In an interview on the ABC, McCormack answered a question about Kelly spreading misinformation by saying: “Facts are sometimes contentious and what you might think is right, somebody else might think is completely untrue. That is part of living in a democratic country.”
He repeatedly said he was against censorship, when speaking about the posts and the decision to ban the US president, Donald Trump, from social media platforms.
“Is it right that somebody then decides who gets taken down and who gets left up? Imagine being on that little jury. I wouldn’t want to be on that jury. I don’t think we should have that sort of censorship in our society.
“I am not in favour of censorship. I am a former newspaper editor and journalists know that they have the right to free speech.
“There are 102,000 names on the war memorial in Canberra etched into that bronze who fought so we could have a democratic country, so we could speak freely and it is every free born person’s right to uphold that freedom of speech. I do stick by that.”
He would not be drawn on whether it was fair to compare a protest against racial inequality and the death of George Floyd to the uprising by Trump supporters seeking to overturn a fair election, saying both involved violence.
“Any form of violence, any form of protest that ends in death and destruction is abhorred,” he said.

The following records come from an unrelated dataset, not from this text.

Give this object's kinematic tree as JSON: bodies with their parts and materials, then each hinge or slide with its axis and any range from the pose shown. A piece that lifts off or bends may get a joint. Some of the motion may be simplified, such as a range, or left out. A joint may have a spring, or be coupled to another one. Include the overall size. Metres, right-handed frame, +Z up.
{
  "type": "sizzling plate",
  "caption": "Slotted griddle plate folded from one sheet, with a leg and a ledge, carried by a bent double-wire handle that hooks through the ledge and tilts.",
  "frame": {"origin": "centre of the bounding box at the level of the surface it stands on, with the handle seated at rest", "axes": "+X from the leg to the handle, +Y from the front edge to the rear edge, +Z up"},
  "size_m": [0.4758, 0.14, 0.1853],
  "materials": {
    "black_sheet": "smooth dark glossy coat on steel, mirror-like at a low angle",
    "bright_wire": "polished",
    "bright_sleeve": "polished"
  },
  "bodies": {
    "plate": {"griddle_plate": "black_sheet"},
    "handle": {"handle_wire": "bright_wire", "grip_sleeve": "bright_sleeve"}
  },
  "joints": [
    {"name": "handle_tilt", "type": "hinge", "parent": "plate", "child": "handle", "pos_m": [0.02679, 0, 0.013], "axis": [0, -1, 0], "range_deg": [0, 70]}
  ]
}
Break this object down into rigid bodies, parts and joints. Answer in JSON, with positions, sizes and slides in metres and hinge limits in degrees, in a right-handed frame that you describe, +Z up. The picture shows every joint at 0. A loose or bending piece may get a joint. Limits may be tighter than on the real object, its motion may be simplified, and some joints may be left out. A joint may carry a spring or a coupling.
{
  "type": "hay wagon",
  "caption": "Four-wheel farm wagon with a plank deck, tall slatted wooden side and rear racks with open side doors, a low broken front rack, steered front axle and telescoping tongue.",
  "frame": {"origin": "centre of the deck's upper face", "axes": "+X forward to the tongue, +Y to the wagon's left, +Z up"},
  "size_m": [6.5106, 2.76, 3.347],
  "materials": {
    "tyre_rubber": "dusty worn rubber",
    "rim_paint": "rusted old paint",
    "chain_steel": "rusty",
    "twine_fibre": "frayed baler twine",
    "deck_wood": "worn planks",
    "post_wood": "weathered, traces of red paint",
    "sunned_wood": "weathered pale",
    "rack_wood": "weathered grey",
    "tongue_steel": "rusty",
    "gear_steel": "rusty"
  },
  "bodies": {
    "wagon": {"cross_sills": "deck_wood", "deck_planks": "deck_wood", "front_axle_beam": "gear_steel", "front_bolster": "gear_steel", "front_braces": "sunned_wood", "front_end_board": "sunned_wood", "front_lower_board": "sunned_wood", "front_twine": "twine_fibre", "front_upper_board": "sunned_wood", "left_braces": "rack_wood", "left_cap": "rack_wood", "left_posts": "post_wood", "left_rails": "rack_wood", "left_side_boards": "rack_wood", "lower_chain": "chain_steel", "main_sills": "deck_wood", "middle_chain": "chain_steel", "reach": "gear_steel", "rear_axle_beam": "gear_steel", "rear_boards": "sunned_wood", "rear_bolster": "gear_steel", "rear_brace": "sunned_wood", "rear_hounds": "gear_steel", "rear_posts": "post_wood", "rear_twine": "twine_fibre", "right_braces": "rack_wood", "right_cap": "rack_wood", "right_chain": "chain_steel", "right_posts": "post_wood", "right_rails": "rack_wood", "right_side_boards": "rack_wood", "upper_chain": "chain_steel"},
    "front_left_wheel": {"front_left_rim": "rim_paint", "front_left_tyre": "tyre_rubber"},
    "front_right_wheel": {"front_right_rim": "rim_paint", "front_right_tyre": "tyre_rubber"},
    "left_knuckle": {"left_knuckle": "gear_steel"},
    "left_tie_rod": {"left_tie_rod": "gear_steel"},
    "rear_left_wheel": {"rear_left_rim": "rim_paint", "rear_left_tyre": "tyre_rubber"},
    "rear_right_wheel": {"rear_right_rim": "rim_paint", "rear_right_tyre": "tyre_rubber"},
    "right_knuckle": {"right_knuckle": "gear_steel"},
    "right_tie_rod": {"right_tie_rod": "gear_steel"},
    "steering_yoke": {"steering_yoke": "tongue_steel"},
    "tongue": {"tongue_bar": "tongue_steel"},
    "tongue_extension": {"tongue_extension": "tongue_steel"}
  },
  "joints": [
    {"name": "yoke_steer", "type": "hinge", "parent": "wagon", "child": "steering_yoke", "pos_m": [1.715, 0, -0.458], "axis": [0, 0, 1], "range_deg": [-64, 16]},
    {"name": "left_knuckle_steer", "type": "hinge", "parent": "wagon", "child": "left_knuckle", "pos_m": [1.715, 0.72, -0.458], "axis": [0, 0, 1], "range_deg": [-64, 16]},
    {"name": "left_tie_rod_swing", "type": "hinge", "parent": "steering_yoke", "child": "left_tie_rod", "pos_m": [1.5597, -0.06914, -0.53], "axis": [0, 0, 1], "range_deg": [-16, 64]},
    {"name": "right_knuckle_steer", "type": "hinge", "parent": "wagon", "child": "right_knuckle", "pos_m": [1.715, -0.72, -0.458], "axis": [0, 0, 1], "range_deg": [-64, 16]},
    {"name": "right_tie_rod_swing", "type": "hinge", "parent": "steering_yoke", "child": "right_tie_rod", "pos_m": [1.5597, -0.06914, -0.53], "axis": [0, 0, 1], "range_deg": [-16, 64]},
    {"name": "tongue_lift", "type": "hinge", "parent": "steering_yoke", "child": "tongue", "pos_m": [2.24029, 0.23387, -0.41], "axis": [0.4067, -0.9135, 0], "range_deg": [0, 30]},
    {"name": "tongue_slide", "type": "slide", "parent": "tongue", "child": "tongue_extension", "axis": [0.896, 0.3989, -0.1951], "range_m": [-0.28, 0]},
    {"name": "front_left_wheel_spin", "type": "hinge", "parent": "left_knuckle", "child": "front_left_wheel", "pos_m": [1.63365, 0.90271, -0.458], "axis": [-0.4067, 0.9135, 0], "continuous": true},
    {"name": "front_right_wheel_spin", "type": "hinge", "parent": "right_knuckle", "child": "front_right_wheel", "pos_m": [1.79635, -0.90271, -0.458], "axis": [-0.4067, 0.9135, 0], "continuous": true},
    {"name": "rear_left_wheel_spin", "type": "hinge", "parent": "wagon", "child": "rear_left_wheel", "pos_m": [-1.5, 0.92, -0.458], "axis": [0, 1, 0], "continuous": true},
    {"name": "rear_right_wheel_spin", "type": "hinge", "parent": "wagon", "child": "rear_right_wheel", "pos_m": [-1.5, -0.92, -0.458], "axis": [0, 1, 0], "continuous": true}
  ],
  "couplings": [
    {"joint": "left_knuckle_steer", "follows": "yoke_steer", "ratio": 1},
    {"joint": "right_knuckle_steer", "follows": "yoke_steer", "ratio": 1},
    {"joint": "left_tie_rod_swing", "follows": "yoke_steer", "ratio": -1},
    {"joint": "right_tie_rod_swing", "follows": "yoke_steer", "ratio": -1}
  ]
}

“The United States goes through great change but any form of protest, whether it is a protest over racial riots or what we have seen on Capitol Hill in recent days is condemned and abhorred.
The acting leader of the Australian Greens, Nick McKim, said McCormack’s actions over the past two days were “an attempt to take Australia down the dangerous path of post-truth politics”.

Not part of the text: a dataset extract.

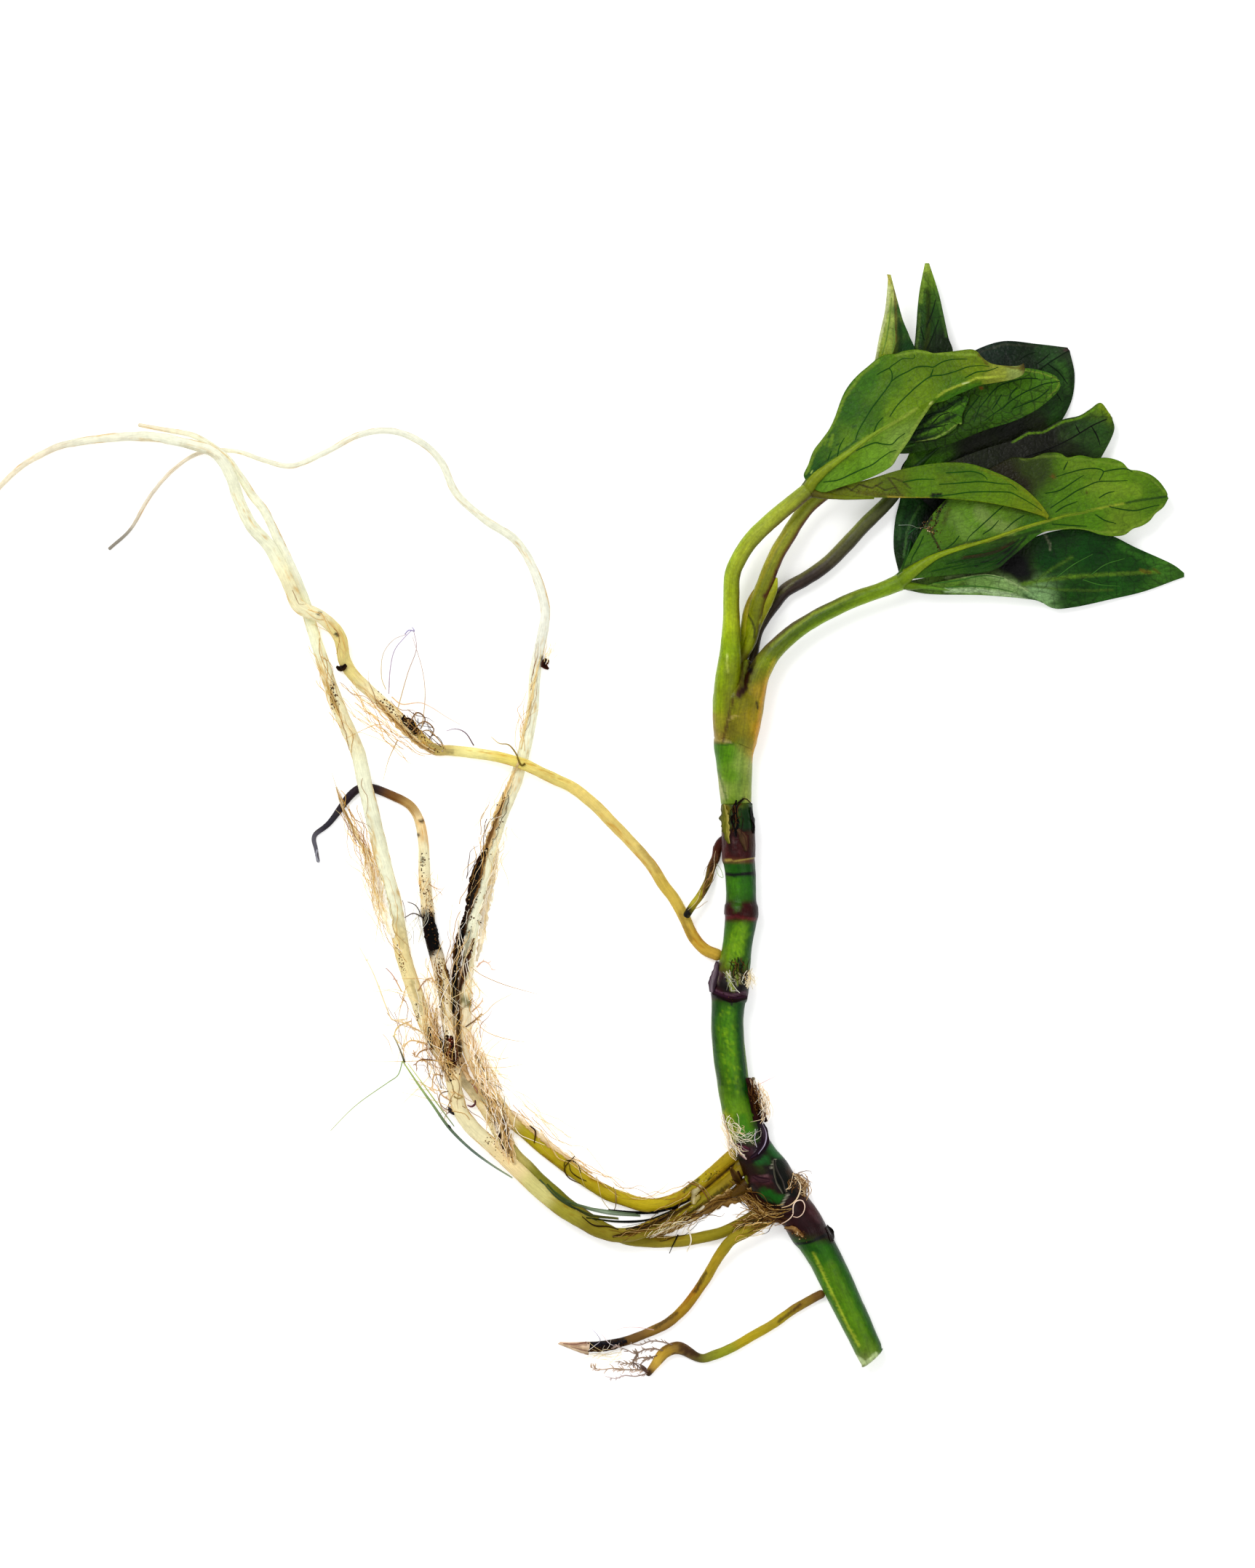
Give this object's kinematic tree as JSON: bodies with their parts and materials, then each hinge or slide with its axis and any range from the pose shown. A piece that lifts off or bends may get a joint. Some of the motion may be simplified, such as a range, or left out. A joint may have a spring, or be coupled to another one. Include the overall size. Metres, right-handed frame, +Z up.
{
  "type": "bogbean cutting",
  "caption": "Uprooted bogbean cutting lying flat: jointed green rhizome, crown of three-part leaves on curved stalks, long pale roots.",
  "frame": {"origin": "middle of the underside of the plant's bounding box, on the surface it lies on", "axes": "+Z up from that surface; +Y towards the leaves, along the straight part of the rhizome; +X towards the leaf tips, away from the ends of the long roots"},
  "size_m": [0.3356, 0.3064, 0.0161],
  "materials": {
    "stem": "smooth fresh green skin with dark maroon nodes",
    "stalk": "smooth fleshy skin, satin",
    "leaf": "waxy leaf with dark veins",
    "root": "pale fleshy root, matte with brown stains",
    "scale": "dry papery scale"
  },
  "bodies": {
    "root": {"rhizome": "stem", "crown_sheath": "stalk", "fork_sheath": "scale", "petiole_a": "stalk", "petiole_b": "stalk", "petiole_c": "stalk", "petiole_d": "stalk", "leaflet_a1": "leaf", "leaflet_a2": "leaf", "leaflet_a3": "leaf", "leaflet_b1": "leaf", "leaflet_b2": "leaf", "leaflet_b3": "leaf", "leaflet_c1": "leaf", "leaflet_c2": "leaf", "leaflet_c3": "leaf", "leaflet_d1": "leaf", "leaflet_d2": "leaf", "leaflet_d3": "leaf", "root_upper": "root", "root_loop": "root", "root_dark": "root", "root_long": "root", "root_broken": "root", "root_lowest": "root", "root_stub": "root"}
  },
  "joints": []
}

“The facts are simple. The Black Lives Matter movement is a push back against racist policing and politics. In contrast, the Capitol riots were because the far right didn’t want to accept the results of a fair and democratic election,” McKim told Guardian Australia.
The Greens senator said the “cost of the Liberals and Nationals making up their own facts will be the degradation of Australian democracy”, and he said it appeared to be linked to a desire to secure votes at the next federal election from a “rabble of far-right nationalists, racists and conspiracy theorists”.
“Taking up Trump-style politics is poison to democracy,” McKim said. “If this is the direction the Liberal party is heading, it bodes terribly for the future of Australian politics.”
Bowen said “facts are facts” and Australia had “done well through this medical crisis because we’ve listened to the experts, the chief medical officers and the health officers and the TGA”.
“Craig Kelly is a menace, and at every turn, Scott Morrison, and now Michael McCormack, the acting prime minister, have failed to call him out,” Bowen told reporters.
McCormack is acting prime minister this week while Scott Morrison is on leave. The Nationals leader made similar comments about the rioters on Monday.
Morrison last week condemned the rioters over the “terribly distressing” violence and he called for a peaceful transfer of power to election winner Joe Biden. But he refused to be drawn on Trump’s own role in inciting the mob that stormed the US Capitol building.
Morrison also defended his MPs’ right to “freedom of speech” in the context of misinformation about the US election result, including George Christensen’s unfounded claims that Biden benefited from “dodgy votes”.
Kellyanne Conway, a senior aide to Trump, popularised the phrase “alternative facts” when defending press secretary Sean Spicer’s claims about the size of the president’s inauguration crowds in 2017.